How This Math Actually Feels at the Table
You might be thinking, “I can’t do all this math in my head while I’m playing!” And you know what? You’re right. At first.
But with practice, it stops being conscious calculation and starts becoming intuition. It becomes a feeling. That feeling when you look at the pot and the bet size and just know the price is right. That’s internalized math. You’re not multiplying numbers; you’re recognizing patterns. You’ve seen this situation a thousand times before. The math has become a part of you, a lens through which you see the game.
It’s the difference between a novice who folds a flush draw because they “didn’t hit” and a pro who calls because the pot odds dictate it. One is playing hoping to win a hand. The other is playing to win a war.
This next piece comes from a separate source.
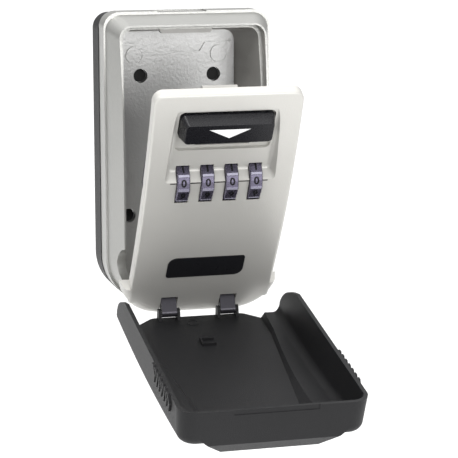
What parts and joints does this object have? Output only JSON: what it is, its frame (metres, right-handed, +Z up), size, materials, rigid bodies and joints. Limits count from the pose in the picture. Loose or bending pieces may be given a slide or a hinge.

The Human Element: Where Math Meets Psychology
Now, let’s be clear. Poker isn’t purely a math game. If it were, robots would have won all the money by now. The math gives you the framework for a profitable decision, but your opponent’s tendencies, your table image, and the game context tell you how to apply it.
For instance, the math might say calling is slightly +EV. But if your opponent is a rock who only bets when they have the absolute nuts, well, maybe your implied odds (the money you can win on future streets if you hit) are terrible. Suddenly, that +EV call might be a fold. The math is your compass, but you still have to navigate the terrain.
Mastering poker math and probability doesn’t eliminate the human element; it empowers you to wield it more effectively. It frees up your mental energy to focus on the stuff that can’t be calculated—the bluffs, the reads, the subtle tells. It turns you from a gambler into a strategist.
In the end, every chip you push into the middle is a statement of your belief in the numbers. It’s a vote of confidence in probability. And over time, the math never lies.